Image d'ALMA de la joute cosmique - Image d'ALMA de la "joute cosmique" - ALMA/S. Balashev and P. Noterdaeme et al.
Cette image, prise avec l'Atacama Large Millimeter/submillimeter Array (ALMA), montre le contenu en gaz moléculaire de deux galaxies impliquées dans une collision cosmique. Celle de droite abrite un quasar, un trou noir supermassif qui accrète la matière de son environnement et émet un rayonnement intense directement dans l'autre galaxie. Les astronomes ont utilisé l'instrument X-shooter du Very Large Telescope (VLT) de l'ESO pour détecter la lumière du quasar lorsqu'elle traverse un halo invisible de gaz entourant la galaxie de gauche. Ils ont ainsi pu observer les dommages causés à la victime par ce rayonnement, perturbant ses nuages de gaz et entravant sa capacité à former de nouvelles étoiles. (Crédits : ALMA (ESO/NAOJ/NRAO) / S. Balashev and P. Noterdaeme et al.)
Dans les profondeurs lointaines de l’Univers, deux galaxies sont engagées dans une guerre spectaculaire.
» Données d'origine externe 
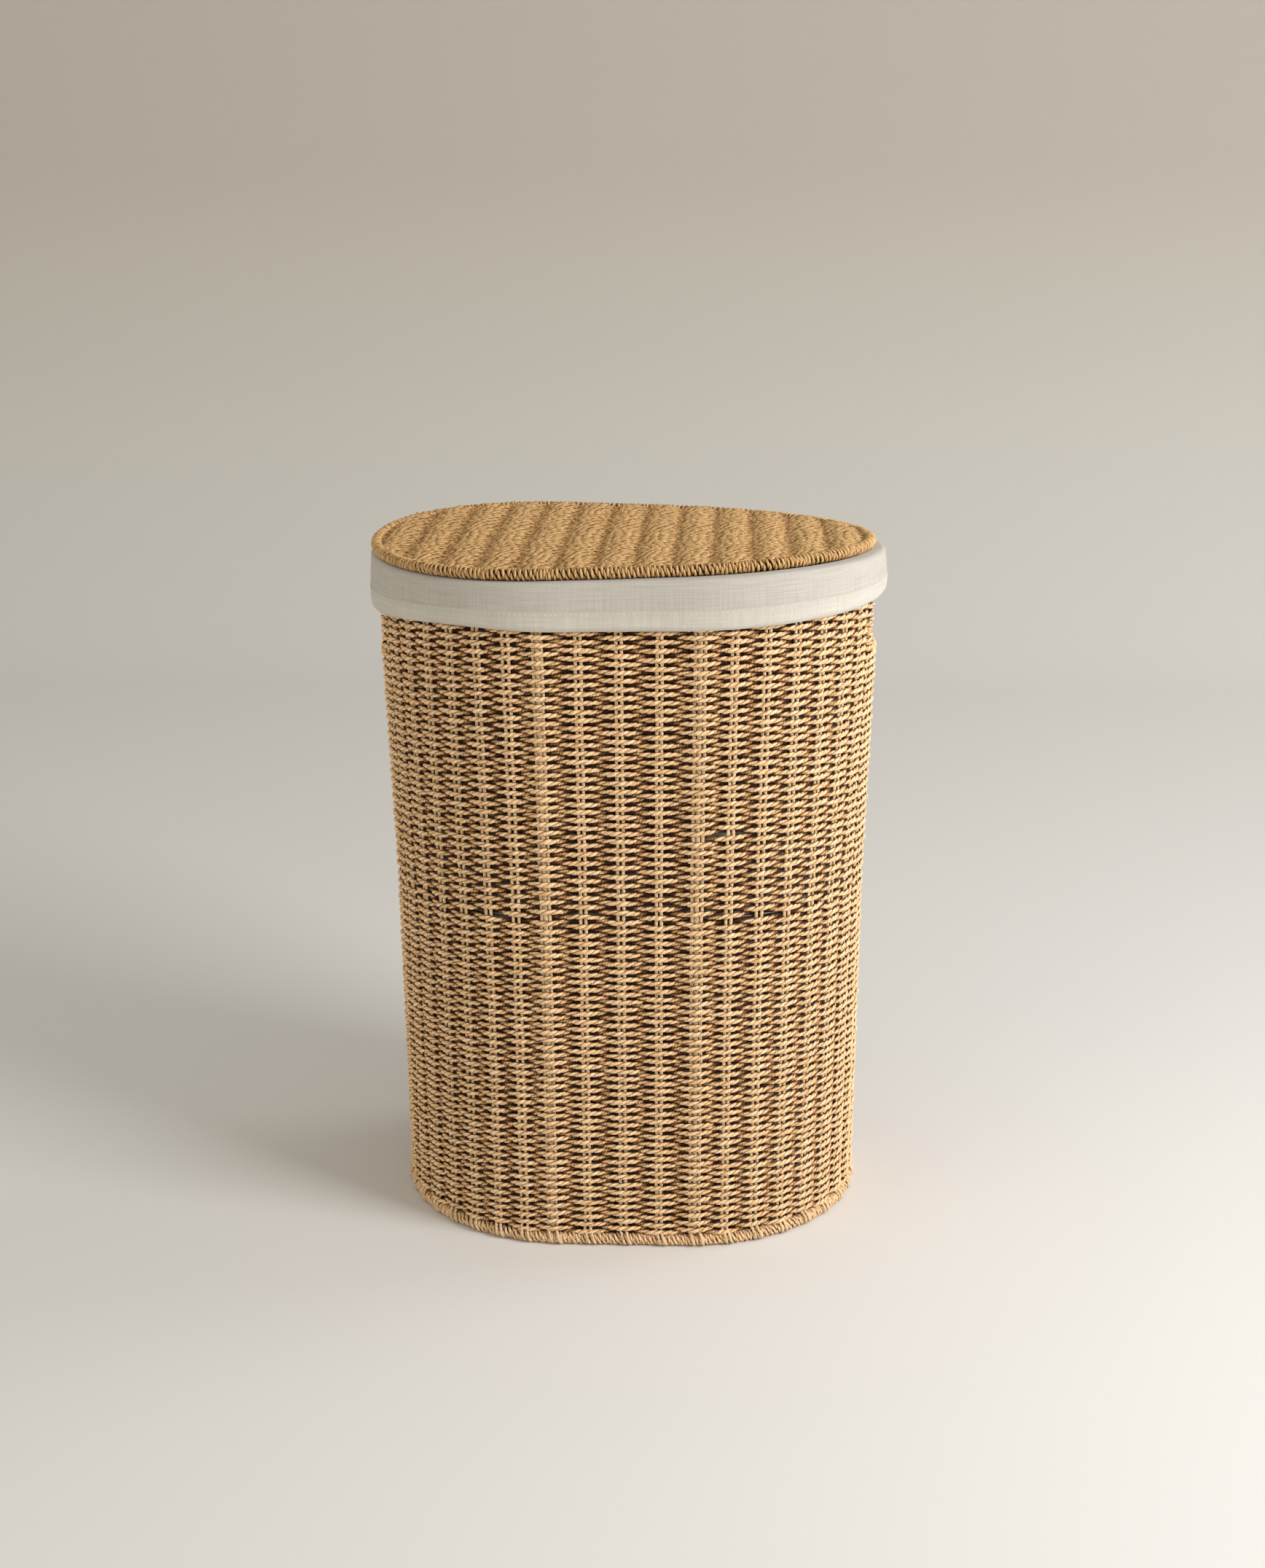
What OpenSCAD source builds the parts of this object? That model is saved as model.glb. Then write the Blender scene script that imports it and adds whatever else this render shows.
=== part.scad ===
// Oval laundry basket woven from twisted paper rope, with a lift-out cloth liner and a loose woven lid.
// X runs along the basket's length, Y across it and Z up. The basket stands on z = 0.
// Every outline is a straight-sided oval: two half circles joined by two straight runs. A part is
// placed by its radius, which is the distance from the oval's spine to the part's own middle.

/* [Basket] */
// Length of each straight run between the round ends
straight_l = 104; // [90:2:120]
// Radius of the rim ring
rim_r = 164; // [158:1:170]
// Radius of the wall at the middle hoop
hoop_r = 154.5; // [152:0.5:156]
// Radius of the base ring
base_r = 151; // [148:0.5:152]
// Height of the rim ring's middle above the floor
rim_z = 587.5; // [540:0.5:620]
// Height of the middle hoop above the floor
hoop_z = 305; // [260:1:340]
// Diameter of the rope-wrapped rim and base rings
ring_d = 12; // [10:0.5:13]
// Diameter of the steel wire inside the rings
wire_d = 4; // [3:0.5:5]
// Thickness of the rope that passes on each side of the stakes
rope_t = 2.5; // [2:0.1:3]
// Diameter of the paper cord bundles that stand in the wall
stake_d = 4.4; // [3.6:0.1:5]

/* [Stakes] */
// Gaps between stakes on each long side, from one corner post to the next
side_gaps = 4; // [3:1:5]
// Gaps between stakes round the right end
right_gaps = 17; // [15:1:19]
// Gaps between stakes round the left end
left_gaps = 18; // [15:1:20]
// Share of the way round between a side's middle and its corner posts
post_share = 0.054; // [0.045:0.001:0.06]

/* [Hand holes] */
// Width of each hand hole
hole_w = 88; // [80:1:89]
// Height of each hand hole
hole_h = 56; // [50:1:62]
// Height of the hand holes' lower edge above the floor
hole_z = 513; // [505:1:518]
// Width of the rope binding round each hole
binding_w = 5; // [4:0.5:6]

/* [Liner] */
// Thickness of the cloth
cloth_t = 0.8; // [0.6:0.1:1.2]
// Height of the turned-down cuff
cuff_h = 37; // [30:1:45]
// Height of the hem at the cuff's lower edge
hem_h = 15; // [10:1:20]

/* [Lid] */
// Radius of the lid's ring
lid_r = 162.5; // [160:0.5:163.5]
// Diameter of the lid's rope-wrapped ring
lid_ring_d = 11; // [9:0.5:12]
// Distance between the wires across the lid
lid_wire_gap = 32; // [28:1:40]
// How far the lid lies off centre, towards the left
lid_shift = 4; // [0:0.5:5]

/* [Hidden] */
$fn = 96;
slip = 0.1;
clearance = 0.5;
flat_cut = 0.3;
spine = straight_l / 2;
ring_rad = ring_d / 2;
ring_z = ring_rad - flat_cut;
gap_rad = stake_d / 2 + slip;
wall_rad = gap_rad + rope_t;
wall_z0 = ring_z + ring_rad + slip;
wall_z1 = rim_z - ring_rad - slip;
hoop_d = 3;
hoop_gap = 2;
tie_extra = 0.6;
post_d = 4;
cross_d = 3;
base_z = 6.4;
base_gap = 34;
hole_r = 14;
liner_gap = 8.2;
cuff_gap = 1.2;
cuff_r = rim_r + ring_rad + cuff_gap;
cuff_top = rim_z + ring_rad + clearance;
cuff_z = cuff_top - cuff_h;
hem_t = 0.9;
thread_d = 0.5;
seam_d = 2.4;
seam_w = 8;
seam_t = 1;
liner_z = base_z + wall_rad + clearance;
lid_z = cuff_top + cloth_t + clearance + lid_ring_d / 2;
seam_off = -liner_gap - cloth_t - slip - seam_t;
lid_rope_t = 2.4;
lid_cross_rad = cross_d / 2 + slip;

paper = "burlywood";
steel = "dimgray";
linen = "floralwhite";

// Radius of the wall's middle at a height: one slope below the hoop and a steeper one above it.
function wall_r(z) = z < hoop_z
    ? base_r + (hoop_r - base_r) * (z - ring_z) / (hoop_z - ring_z)
    : hoop_r + (rim_r - hoop_r) * (z - hoop_z) / (rim_z - hoop_z);

// Distance round a quarter of an oval, from the middle of its front to its right end.
function quarter(r) = spine + r * PI / 2;

// Point and outward angle on an oval, a distance s to the right of the middle of its front.
function side_point(s, r) = s < spine
    ? [s, -r, -90]
    : let (turn = (s - spine) / r * 180 / PI)
      [spine + r * sin(turn), -r * cos(turn), turn - 90];

// The same for any share of the way round, counted to the right from the middle of the front.
function oval_point(share, r) =
    let (s = share * 4 * quarter(r))
    share <= 0.25 ? side_point(s, r)
    : share <= 0.5 ? let (p = side_point(2 * quarter(r) - s, r)) [p[0], -p[1], -p[2]]
    : let (p = oval_point(1 - share, r)) [-p[0], p[1], 180 - p[2]];

// Shares at which the stakes stand, with the corner posts at the ends of each long side.
side_step = 2 * post_share / side_gaps;
end_span = 0.5 - 2 * post_share;
front_shares = [for (i = [1:side_gaps - 1]) (1 - post_share + i * side_step) % 1];
back_shares = [for (i = [1:side_gaps - 1]) 0.5 - post_share + i * side_step];
right_shares = [for (i = [1:right_gaps - 1]) post_share + i * end_span / right_gaps];
left_shares = [for (i = [1:left_gaps - 1]) 0.5 + post_share + i * end_span / left_gaps];
stake_shares = concat(front_shares, right_shares, back_shares, left_shares);
post_shares = [post_share, 0.5 - post_share, 0.5 + post_share, 1 - post_share];

// Sweeps a profile, drawn as radius and height, all the way round the oval.
module round_oval() {
    for (turn = [0, 180])
        rotate([0, 0, turn]) {
            translate([spine, 0, 0])
                rotate([0, 0, -90])
                    rotate_extrude(angle = 180) children();
            translate([-spine, 0, 0])
                rotate([90, 0, 90])
                    linear_extrude(straight_l) children();
        }
}

// A round wire or thread laid all the way round at a radius and height.
module ring(r, z, d) {
    round_oval()
        translate([r, z])
            circle(d = d);
}

// Rope wrapped round a wire: a thick ring with the wire's space left open inside. What would reach
// below the low height is cut off flat, which is what the base ring stands on.
module wrap(r, z, d, low = -1000) {
    round_oval()
        difference() {
            intersection() {
                translate([r, z])
                    circle(d = d);
                translate([0, low])
                    square([r + d, z + d - low]);
            }
            translate([r, z])
                circle(d = wire_d + slip);
        }
}

// Wall-following band between two heights, at a distance from the wall's middle and a thickness.
module wall_band(z0, z1, off, t) {
    round_oval()
        polygon([
            [wall_r(z0) + off, z0],
            [wall_r(z0) + off + t, z0],
            [wall_r(z1) + off + t, z1],
            [wall_r(z1) + off, z1]
        ]);
}

// The two layers of rope that pass outside and inside the stakes.
module rope_layers(z0, z1) {
    wall_band(z0, z1, gap_rad, rope_t);
    wall_band(z0, z1, -wall_rad, rope_t);
}

// Straight rod between two points.
module rod(from, to, d) {
    run = to - from;
    flat = norm([run[0], run[1]]);
    translate(from)
        rotate([0, atan2(flat, run[2]), atan2(run[1], run[0])])
            cylinder(h = norm(run), d = d, $fn = 24);
}

// Point in the middle of the wall at one share of the way round and one height.
function wall_point(share, z) =
    let (p = oval_point(share, wall_r(z)))
    [p[0], p[1], z];

// A stake that follows the wall from the base ring to the rim at one share of the way round. It
// bends at the hoop, where a small knot or weld ties it, and it is left out across a hand hole.
module stake(share, d) {
    hole_low = hole_z - binding_w - slip;
    hole_high = hole_z + hole_h + binding_w + slip;
    in_hole = abs(wall_point(share, hole_z)[1]) < hole_w / 2 + binding_w;
    tie = wall_point(share, hoop_z);
    top = wall_point(share, wall_z1 - slip);
    rod(wall_point(share, wall_z0 + slip), tie, d);
    translate(tie)
        sphere(d = d + tie_extra, $fn = 32);
    if (in_hole) {
        rod(tie, wall_point(share, hole_low), d);
        rod(wall_point(share, hole_high), top, d);
    } else {
        rod(tie, top, d);
    }
}

// Window with round corners, through the wall at the right end.
module hole_window(grow) {
    w = hole_w + 2 * grow;
    h = hole_h + 2 * grow;
    r = hole_r + grow;
    translate([spine + hoop_r - wall_rad * 2, 0, hole_z + hole_h / 2])
        rotate([90, 0, 90])
            linear_extrude(wall_rad * 6) {
                square([w - 2 * r, h], center = true);
                square([w, h - 2 * r], center = true);
                for (x = [-1, 1], y = [-1, 1])
                    translate([x * (w / 2 - r), y * (h / 2 - r)])
                        circle(r = r);
            }
}

module both_windows(grow) {
    hole_window(grow);
    mirror([1, 0, 0])
        hole_window(grow);
}

// Wires that run from front to back inside an oval, a steady distance apart.
module cross_wires(r, z, gap, d) {
    count = floor((spine + r - gap / 3) / gap);
    for (i = [-count:count]) {
        x = i * gap;
        past = max(abs(x) + d / 2 - spine, 0);
        half = sqrt(r * r - past * past);
        rod([x, -half, z], [x, half, z], d);
    }
}

// Flat woven panel: a layer of rope above the cross wires and one below them.
module woven_panel(r, z, half_gap, t) {
    round_oval()
        translate([0, z + half_gap])
            square([r, t]);
    round_oval()
        translate([0, z - half_gap - t])
            square([r, t]);
}

module base_ring_wire() {
    color(steel) ring(base_r, ring_z, wire_d);
}

module base_ring_wrap() {
    color(paper) wrap(base_r, ring_z, ring_d, 0);
}

module base_cross_wires() {
    color(steel) cross_wires(base_r - ring_rad - clearance, base_z, base_gap, cross_d);
}

module base_weave() {
    color(paper) woven_panel(base_r - ring_rad - slip, base_z, cross_d / 2 + slip, rope_t);
}

module corner_posts() {
    color(steel)
        for (share = post_shares)
            stake(share, post_d);
}

module stake_cords() {
    color(paper)
        for (share = stake_shares)
            stake(share, stake_d);
}

module mid_hoop_wire() {
    color(steel) ring(hoop_r - gap_rad - hoop_d / 2 - tie_extra / 2, hoop_z, hoop_d);
}

module wall_weave_lower() {
    color(paper) rope_layers(wall_z0, hoop_z - hoop_gap);
}

module wall_weave_upper() {
    color(paper)
        difference() {
            rope_layers(hoop_z + hoop_gap, wall_z1);
            both_windows(binding_w);
        }
}

module hand_hole_binding_right() {
    color(paper)
        intersection() {
            difference() {
                hole_window(binding_w - slip);
                hole_window(0);
            }
            wall_band(hole_z - 2 * binding_w, wall_z1, -wall_rad, 2 * wall_rad);
        }
}

module hand_hole_binding_left() {
    mirror([1, 0, 0]) hand_hole_binding_right();
}

module rim_wire() {
    color(steel) ring(rim_r, rim_z, wire_d);
}

module rim_wrap() {
    color(paper) wrap(rim_r, rim_z, ring_d);
}

module liner_bottom() {
    color(linen)
        round_oval()
            translate([0, liner_z])
                square([wall_r(liner_z) - liner_gap - cloth_t - slip, cloth_t]);
}

module liner_bottom_seam() {
    seam_r = wall_r(liner_z) - liner_gap - cloth_t - seam_d / 2 - slip;
    color(linen) ring(seam_r, liner_z + cloth_t + seam_d / 2 + slip, seam_d);
}

module liner_side() {
    color(linen) {
        wall_band(liner_z, hoop_z, -liner_gap - cloth_t, cloth_t);
        wall_band(hoop_z, cuff_top - slip, -liner_gap - cloth_t, cloth_t);
    }
}

module liner_side_seam() {
    color(linen)
        intersection() {
            union() {
                wall_band(liner_z + 2 * seam_d, hoop_z, seam_off, seam_t);
                wall_band(hoop_z, cuff_top - seam_d, seam_off, seam_t);
            }
            translate([-seam_w / 2, 0, 0])
                cube([seam_w, rim_r, cuff_top]);
        }
}

module liner_rim_fold() {
    fold_in = wall_r(cuff_top) - liner_gap - cloth_t;
    color(linen)
        round_oval()
            translate([fold_in, cuff_top])
                square([cuff_r + cloth_t - fold_in, cloth_t]);
}

module liner_cuff() {
    color(linen)
        round_oval()
            translate([cuff_r, cuff_z])
                square([cloth_t, cuff_top - cuff_z - slip]);
}

module cuff_hem() {
    color(linen)
        round_oval()
            translate([cuff_r + cloth_t + slip, cuff_z])
                square([hem_t, hem_h]);
}

module hem_stitching() {
    thread_r = cuff_r + cloth_t + 2 * slip + hem_t + thread_d / 2;
    color(linen) ring(thread_r, cuff_z + hem_h - 1.5, thread_d);
}

module on_rim() {
    translate([-lid_shift, 0, 0]) children();
}

module lid_ring_wire() {
    color(steel) on_rim() ring(lid_r, lid_z, wire_d);
}

module lid_ring_wrap() {
    color(paper) on_rim() wrap(lid_r, lid_z, lid_ring_d);
}

module lid_cross_wires() {
    color(steel) on_rim() cross_wires(lid_r - lid_ring_d / 2 - clearance, lid_z, lid_wire_gap, cross_d);
}

module lid_weave() {
    color(paper) on_rim() woven_panel(lid_r - lid_ring_d / 2 - slip, lid_z, lid_cross_rad, lid_rope_t);
}

base_ring_wire();
base_ring_wrap();
base_cross_wires();
base_weave();
corner_posts();
stake_cords();
mid_hoop_wire();
wall_weave_lower();
wall_weave_upper();
hand_hole_binding_right();
hand_hole_binding_left();
rim_wire();
rim_wrap();
liner_bottom();
liner_bottom_seam();
liner_side();
liner_side_seam();
liner_rim_fold();
liner_cuff();
cuff_hem();
hem_stitching();
lid_ring_wire();
lid_ring_wrap();
lid_cross_wires();
lid_weave();
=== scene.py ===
import math

import bpy
import numpy as np
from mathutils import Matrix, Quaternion, Vector


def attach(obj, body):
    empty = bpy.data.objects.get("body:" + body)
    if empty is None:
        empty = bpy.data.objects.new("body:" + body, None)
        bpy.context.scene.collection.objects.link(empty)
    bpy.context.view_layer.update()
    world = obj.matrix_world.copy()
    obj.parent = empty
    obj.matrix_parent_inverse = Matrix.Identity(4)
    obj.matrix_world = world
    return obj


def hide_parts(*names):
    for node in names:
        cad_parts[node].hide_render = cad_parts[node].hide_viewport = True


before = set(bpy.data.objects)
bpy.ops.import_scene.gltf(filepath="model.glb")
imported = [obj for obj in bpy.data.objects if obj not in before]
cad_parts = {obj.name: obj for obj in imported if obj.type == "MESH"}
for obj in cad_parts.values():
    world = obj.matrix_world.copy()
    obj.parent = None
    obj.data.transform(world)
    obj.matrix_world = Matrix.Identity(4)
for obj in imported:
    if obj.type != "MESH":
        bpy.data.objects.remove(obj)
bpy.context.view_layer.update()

# The camera stands in front at chest height, a step to the right, and looks down on the lid a little.
# It is level but for a third of a degree.
CAMERA_PLACE, CAMERA_AIM, CAMERA_ROLL = (0.09319, -1.86952, 0.92591), (0, 0, 0.37937), -0.326
camera_data = bpy.data.cameras.new("camera")
camera_data.sensor_width = 36.0
camera_data.lens = 49.66
camera_data.shift_x = 0.00203
camera = bpy.data.objects.new("camera", camera_data)
camera.location = CAMERA_PLACE
looking = Vector(CAMERA_AIM) - camera.location
camera.rotation_mode = "QUATERNION"
roll = Quaternion((0, 0, 1), math.radians(CAMERA_ROLL))
camera.rotation_quaternion = looking.to_track_quat("-Z", "Y") @ roll
bpy.context.scene.collection.objects.link(camera)
bpy.context.scene.camera = camera
bpy.context.scene.view_settings.view_transform = "Standard"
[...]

À maintes reprises, elles se précipitent l’une vers l’autre à une vitesse de 500 km/s sur une trajectoire de collision violente, ne faisant qu’effleurer leur cible avant de se replier pour un nouveau round. « Nous appelons donc ce système lajoute cosmique », explique Pasquier Noterdaeme, co-auteur de l’étude et chercheur à l’Institut d’astrophysique de Paris et au Laboratoire franco-chilien pour l'astronomie, en faisant référence au sport médiéval. Mais ces chevaliers galactiques n’ont rien de chevaleresque, et l’un d’eux dispose d’un avantage particulièrement injuste : il utilise un quasar pour transpercer son adversaire d’une lance de radiation.
Les quasars sont les noyaux brillants de certaines galaxies lointaines qui sont alimentés par des trous noirs supermassifs, libérant d'énormes quantités de rayonnement. Les quasars et les fusions de galaxies étaient autrefois beaucoup plus courants, apparaissant plus fréquemment au cours des premiers milliards d'années de l'Univers, de sorte que pour les observer, les astronomes se tournent vers le passé lointain à l'aide de puissants télescopes. La lumière de cette « joute cosmique » a mis plus de 11 milliards d'années à nous parvenir, de sorte que nous la voyons telle qu'elle était lorsque l'Univers n'avait que 18 % de son âge actuel.
Vue d'artiste d'une « joute cosmique » - Vue d'artiste d'une « joute cosmique » - ESO/M. Kornmesser
Vue d'artiste d'une « joute cosmique » (Crédit : ESO / M. Kornmesser)
« C’est la première fois que nous observons directement l’effet de la radiation d’un quasar sur la structure interne du gaz d’une galaxie par ailleurs normale », explique Sergei Balashev, co-auteur de l’étude et chercheur à l’Institut Ioffe de Saint-Pétersbourg. Les nouvelles observations indiquent que la radiation émise par le quasar perturbe les nuages de gaz et de poussière de la galaxie « régulière », ne laissant derrière elle que les régions les plus petites et les plus denses. Ces zones seraient probablement trop réduites pour permettre la formation d’étoiles, privant ainsi la galaxie blessée de ses pouponnières stellaires, dans une transformation aussi spectaculaire que radicale.
Mais cette victime galactique n'est pas la seule à être transformée. Sergei Balashev explique : « On pense que ces fusions apportent d'énormes quantités de gaz aux trous noirs supermassifs situés au centre des galaxies ». Dans cette joute cosmique, de nouvelles réserves de carburant sont mises à la portée du trou noir qui alimente le quasar. Lorsque le trou noir se nourrit, le quasar peut poursuivre son attaque dévastatrice.
Cette étude a été réalisée à l'aide d'ALMA et de l'instrument X-shooter du VLT de l'ESO, tous deux situés dans le désert d'Atacama au Chili. La haute résolution d'ALMA a permis aux astronomes de distinguer clairement les deux galaxies en fusion, qui sont si proches l'une de l'autre qu'elles semblaient ne former qu'un seul objet dans les observations précédentes. Avec X-shooter, les chercheurs ont analysé la lumière du quasar lorsqu'elle traverse la galaxie régulière. Cela a permis à l'équipe d'étudier comment cette galaxie a souffert du rayonnement du quasar dans ce combat cosmique.
Des observations avec des télescopes plus grands et plus puissants pourraient permettre d'en savoir plus sur ce type de collisions. Comme le dit Pasquier Noterdaeme, un télescope comme l'Extremely Large Telescope de l'ESO « nous permettra certainement d'approfondir l'étude de ce système, et d'autres, afin de mieux comprendre l'évolution des quasars et leur effet sur les galaxies hôtes et les galaxies voisines ».